Retype everything from the line that contains "obj.parent = empty" down to the line that contains "SHARP_ANGLE = math.radians(35)", inclusive, without altering or adding anything.

▬▬▬

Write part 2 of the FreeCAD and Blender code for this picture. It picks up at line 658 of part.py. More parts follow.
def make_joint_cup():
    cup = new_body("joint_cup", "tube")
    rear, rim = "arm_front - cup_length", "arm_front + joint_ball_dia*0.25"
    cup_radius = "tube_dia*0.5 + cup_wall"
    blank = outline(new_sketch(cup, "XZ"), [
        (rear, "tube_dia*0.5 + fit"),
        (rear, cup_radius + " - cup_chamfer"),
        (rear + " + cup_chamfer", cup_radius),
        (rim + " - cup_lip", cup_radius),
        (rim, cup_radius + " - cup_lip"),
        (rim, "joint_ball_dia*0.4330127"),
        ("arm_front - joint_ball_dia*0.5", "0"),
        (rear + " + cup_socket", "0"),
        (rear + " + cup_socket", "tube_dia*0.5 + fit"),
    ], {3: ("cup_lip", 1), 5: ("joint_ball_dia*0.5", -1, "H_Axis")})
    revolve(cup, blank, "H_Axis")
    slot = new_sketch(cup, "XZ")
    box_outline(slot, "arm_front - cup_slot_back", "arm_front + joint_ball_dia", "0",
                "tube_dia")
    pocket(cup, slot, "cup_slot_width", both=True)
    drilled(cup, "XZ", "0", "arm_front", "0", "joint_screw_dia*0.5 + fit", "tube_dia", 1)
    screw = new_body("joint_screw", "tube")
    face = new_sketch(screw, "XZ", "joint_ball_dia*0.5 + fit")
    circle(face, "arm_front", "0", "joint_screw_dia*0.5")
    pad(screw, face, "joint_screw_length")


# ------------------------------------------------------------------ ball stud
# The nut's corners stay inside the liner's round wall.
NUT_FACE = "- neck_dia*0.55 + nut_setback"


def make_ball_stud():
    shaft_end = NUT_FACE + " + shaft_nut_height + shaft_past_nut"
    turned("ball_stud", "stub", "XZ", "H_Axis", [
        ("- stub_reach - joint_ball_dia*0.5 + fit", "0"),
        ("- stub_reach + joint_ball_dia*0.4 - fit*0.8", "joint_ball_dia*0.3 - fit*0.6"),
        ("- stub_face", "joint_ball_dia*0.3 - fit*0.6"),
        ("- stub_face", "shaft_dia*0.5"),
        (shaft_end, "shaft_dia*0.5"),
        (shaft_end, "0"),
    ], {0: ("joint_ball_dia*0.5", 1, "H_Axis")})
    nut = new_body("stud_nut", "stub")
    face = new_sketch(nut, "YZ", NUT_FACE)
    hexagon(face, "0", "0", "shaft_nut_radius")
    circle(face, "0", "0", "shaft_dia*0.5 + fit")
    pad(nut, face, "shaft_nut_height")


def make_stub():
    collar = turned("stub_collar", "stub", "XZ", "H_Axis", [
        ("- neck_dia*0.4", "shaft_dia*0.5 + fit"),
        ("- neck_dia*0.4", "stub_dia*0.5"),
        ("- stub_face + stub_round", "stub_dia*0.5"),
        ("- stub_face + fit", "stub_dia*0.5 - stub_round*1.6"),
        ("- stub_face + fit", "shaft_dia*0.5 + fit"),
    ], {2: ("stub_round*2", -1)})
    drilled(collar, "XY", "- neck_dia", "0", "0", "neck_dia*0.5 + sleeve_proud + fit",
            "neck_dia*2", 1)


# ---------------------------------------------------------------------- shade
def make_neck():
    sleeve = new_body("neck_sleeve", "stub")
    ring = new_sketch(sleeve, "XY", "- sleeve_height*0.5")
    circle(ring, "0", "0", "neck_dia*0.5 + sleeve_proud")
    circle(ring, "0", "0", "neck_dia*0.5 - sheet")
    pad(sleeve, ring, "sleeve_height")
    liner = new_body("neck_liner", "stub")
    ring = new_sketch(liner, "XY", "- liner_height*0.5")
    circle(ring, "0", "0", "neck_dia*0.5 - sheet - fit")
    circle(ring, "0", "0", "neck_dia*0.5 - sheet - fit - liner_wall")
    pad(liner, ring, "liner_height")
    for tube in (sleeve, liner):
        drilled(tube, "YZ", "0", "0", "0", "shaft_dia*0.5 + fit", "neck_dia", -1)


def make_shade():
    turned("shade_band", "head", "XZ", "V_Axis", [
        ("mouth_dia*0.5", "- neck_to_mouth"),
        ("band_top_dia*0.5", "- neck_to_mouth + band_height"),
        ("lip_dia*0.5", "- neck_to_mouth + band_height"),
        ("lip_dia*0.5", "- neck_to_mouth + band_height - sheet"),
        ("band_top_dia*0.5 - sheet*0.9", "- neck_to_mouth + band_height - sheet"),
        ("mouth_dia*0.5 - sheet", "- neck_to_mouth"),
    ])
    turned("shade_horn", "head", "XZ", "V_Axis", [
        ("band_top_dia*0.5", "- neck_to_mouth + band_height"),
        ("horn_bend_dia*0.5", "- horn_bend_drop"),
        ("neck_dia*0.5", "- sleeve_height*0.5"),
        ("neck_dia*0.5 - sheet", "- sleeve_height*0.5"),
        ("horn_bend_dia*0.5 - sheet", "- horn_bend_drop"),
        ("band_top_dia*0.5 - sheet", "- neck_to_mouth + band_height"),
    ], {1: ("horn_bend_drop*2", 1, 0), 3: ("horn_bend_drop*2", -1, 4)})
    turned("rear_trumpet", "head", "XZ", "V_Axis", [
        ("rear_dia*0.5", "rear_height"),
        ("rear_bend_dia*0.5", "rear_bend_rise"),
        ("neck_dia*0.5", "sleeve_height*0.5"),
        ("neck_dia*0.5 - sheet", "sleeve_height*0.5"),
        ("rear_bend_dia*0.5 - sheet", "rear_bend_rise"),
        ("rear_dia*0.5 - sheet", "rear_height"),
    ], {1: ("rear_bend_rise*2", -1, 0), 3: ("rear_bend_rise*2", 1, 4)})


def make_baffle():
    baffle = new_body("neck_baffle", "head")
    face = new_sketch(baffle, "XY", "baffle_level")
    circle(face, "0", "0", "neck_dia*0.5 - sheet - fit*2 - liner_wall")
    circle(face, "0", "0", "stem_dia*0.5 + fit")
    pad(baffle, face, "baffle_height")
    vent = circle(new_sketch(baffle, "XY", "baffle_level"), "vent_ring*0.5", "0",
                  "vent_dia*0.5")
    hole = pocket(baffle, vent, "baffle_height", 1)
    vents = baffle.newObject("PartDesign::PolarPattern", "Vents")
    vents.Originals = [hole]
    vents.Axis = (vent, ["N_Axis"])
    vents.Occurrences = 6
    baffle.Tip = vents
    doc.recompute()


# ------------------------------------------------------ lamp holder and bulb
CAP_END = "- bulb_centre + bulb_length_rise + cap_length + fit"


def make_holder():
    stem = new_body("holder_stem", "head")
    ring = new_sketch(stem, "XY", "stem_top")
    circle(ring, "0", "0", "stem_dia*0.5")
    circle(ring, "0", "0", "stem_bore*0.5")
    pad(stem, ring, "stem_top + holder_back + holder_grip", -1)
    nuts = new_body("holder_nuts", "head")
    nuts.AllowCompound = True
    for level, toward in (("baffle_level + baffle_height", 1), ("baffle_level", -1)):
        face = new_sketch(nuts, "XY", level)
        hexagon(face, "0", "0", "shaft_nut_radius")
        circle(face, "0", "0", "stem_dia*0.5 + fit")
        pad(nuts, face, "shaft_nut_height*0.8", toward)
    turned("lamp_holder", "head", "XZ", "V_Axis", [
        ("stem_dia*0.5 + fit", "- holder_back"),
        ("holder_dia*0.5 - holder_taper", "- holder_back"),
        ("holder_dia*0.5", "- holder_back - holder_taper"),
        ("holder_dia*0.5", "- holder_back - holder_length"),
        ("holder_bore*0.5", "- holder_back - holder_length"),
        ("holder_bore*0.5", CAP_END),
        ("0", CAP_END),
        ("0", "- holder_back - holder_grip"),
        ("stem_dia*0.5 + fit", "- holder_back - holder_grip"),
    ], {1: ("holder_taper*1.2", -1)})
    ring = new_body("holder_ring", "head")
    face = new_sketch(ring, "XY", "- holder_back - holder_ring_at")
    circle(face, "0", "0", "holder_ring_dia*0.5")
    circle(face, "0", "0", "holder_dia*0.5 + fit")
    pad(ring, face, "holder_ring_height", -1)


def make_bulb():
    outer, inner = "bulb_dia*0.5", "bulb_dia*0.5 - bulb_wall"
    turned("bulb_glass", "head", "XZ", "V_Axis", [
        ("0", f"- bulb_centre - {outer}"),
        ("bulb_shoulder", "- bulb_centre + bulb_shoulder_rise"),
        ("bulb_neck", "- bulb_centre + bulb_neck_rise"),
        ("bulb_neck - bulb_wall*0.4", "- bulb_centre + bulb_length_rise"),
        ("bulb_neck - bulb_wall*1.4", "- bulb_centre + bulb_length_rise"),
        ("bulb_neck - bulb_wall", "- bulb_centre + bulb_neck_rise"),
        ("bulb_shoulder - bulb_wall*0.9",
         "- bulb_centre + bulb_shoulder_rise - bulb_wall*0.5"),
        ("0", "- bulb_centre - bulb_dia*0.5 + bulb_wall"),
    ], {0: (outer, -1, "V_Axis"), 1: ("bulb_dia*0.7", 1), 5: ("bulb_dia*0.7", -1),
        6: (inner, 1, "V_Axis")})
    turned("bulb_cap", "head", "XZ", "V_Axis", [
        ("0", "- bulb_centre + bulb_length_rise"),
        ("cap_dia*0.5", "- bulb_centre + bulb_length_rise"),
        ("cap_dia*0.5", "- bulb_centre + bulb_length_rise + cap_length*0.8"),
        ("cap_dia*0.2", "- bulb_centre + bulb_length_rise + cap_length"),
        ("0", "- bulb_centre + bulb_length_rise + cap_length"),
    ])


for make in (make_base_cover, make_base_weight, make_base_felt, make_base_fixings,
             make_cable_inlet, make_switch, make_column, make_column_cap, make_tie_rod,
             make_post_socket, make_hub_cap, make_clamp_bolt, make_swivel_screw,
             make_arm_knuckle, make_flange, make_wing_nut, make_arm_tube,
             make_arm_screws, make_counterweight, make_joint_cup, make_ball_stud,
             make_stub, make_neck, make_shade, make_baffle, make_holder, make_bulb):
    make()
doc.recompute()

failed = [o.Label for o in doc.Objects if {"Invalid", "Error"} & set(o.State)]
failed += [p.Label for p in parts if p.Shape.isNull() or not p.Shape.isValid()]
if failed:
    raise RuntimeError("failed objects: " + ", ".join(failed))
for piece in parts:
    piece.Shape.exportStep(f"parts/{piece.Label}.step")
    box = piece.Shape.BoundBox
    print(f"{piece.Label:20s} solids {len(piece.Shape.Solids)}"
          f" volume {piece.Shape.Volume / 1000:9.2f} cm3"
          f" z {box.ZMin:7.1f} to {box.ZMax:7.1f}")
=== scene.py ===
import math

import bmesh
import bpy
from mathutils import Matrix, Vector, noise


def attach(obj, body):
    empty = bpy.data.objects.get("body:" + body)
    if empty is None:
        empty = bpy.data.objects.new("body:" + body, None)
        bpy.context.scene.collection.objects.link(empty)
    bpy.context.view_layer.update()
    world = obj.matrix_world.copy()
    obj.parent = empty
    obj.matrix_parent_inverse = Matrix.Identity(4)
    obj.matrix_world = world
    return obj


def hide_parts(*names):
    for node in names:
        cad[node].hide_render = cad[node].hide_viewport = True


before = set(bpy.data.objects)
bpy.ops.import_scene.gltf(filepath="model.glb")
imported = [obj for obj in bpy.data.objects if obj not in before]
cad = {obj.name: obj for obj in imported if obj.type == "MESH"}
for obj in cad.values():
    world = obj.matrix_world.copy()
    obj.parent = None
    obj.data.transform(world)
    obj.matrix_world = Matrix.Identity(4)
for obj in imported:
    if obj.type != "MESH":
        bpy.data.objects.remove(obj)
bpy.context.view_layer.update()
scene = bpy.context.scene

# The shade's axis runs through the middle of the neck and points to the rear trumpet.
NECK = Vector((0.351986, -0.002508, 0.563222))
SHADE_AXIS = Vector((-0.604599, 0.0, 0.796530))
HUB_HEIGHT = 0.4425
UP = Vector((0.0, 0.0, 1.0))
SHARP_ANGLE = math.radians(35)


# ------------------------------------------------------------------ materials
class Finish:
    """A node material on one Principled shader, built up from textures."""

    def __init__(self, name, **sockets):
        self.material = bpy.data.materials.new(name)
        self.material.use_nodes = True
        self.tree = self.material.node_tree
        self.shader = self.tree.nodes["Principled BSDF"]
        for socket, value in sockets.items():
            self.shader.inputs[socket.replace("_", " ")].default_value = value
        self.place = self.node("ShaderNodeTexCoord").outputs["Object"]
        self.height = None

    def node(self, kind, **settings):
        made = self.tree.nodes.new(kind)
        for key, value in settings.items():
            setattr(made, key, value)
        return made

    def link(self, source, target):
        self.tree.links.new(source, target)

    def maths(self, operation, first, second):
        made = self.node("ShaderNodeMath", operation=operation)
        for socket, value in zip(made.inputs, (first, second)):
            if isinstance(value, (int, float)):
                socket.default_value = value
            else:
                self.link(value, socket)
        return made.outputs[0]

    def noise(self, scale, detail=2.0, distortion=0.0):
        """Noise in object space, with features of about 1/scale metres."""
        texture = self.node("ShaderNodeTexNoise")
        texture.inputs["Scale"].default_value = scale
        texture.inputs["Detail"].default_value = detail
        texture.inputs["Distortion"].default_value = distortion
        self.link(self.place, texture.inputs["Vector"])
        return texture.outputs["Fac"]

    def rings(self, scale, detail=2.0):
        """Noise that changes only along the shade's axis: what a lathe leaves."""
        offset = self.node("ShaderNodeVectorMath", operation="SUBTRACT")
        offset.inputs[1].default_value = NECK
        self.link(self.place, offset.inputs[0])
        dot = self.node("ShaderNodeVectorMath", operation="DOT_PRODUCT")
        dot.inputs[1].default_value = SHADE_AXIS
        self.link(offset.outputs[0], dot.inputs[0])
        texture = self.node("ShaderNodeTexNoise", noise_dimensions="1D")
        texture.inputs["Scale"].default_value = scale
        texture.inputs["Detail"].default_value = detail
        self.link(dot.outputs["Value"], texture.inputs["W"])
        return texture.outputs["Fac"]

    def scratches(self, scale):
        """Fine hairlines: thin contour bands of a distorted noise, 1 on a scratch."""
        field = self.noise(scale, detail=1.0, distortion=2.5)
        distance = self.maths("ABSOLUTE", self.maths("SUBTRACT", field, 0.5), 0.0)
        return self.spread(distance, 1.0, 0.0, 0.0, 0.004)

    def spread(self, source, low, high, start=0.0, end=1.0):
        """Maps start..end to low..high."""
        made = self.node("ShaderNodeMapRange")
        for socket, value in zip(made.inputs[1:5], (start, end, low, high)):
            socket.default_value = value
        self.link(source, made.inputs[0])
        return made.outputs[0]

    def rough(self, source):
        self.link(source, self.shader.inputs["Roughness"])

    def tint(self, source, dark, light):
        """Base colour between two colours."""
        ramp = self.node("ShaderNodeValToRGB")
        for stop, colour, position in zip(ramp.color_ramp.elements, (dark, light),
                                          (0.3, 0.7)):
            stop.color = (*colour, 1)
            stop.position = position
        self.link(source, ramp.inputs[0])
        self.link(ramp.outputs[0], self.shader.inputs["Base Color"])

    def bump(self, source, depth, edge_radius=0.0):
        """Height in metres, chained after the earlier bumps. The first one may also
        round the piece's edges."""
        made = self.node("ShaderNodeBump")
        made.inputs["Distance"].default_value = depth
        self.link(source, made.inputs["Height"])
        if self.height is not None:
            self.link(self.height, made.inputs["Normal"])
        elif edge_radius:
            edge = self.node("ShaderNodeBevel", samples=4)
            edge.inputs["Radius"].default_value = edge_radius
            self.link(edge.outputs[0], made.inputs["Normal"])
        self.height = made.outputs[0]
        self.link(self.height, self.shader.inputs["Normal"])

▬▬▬

- FINISHED ANSWER
    obj.parent = empty
    obj.matrix_parent_inverse = Matrix.Identity(4)
    obj.matrix_world = world
    return obj


def hide_parts(*names):
    for node in names:
        cad[node].hide_render = cad[node].hide_viewport = True


before = set(bpy.data.objects)
bpy.ops.import_scene.gltf(filepath="model.glb")
imported = [obj for obj in bpy.data.objects if obj not in before]
cad = {obj.name: obj for obj in imported if obj.type == "MESH"}
for obj in cad.values():
    world = obj.matrix_world.copy()
    obj.parent = None
    obj.data.transform(world)
    obj.matrix_world = Matrix.Identity(4)
for obj in imported:
    if obj.type != "MESH":
        bpy.data.objects.remove(obj)
bpy.context.view_layer.update()
scene = bpy.context.scene

# The shade's axis runs through the middle of the neck and points to the rear trumpet.
NECK = Vector((0.351986, -0.002508, 0.563222))
SHADE_AXIS = Vector((-0.604599, 0.0, 0.796530))
HUB_HEIGHT = 0.4425
UP = Vector((0.0, 0.0, 1.0))
SHARP_ANGLE = math.radians(35)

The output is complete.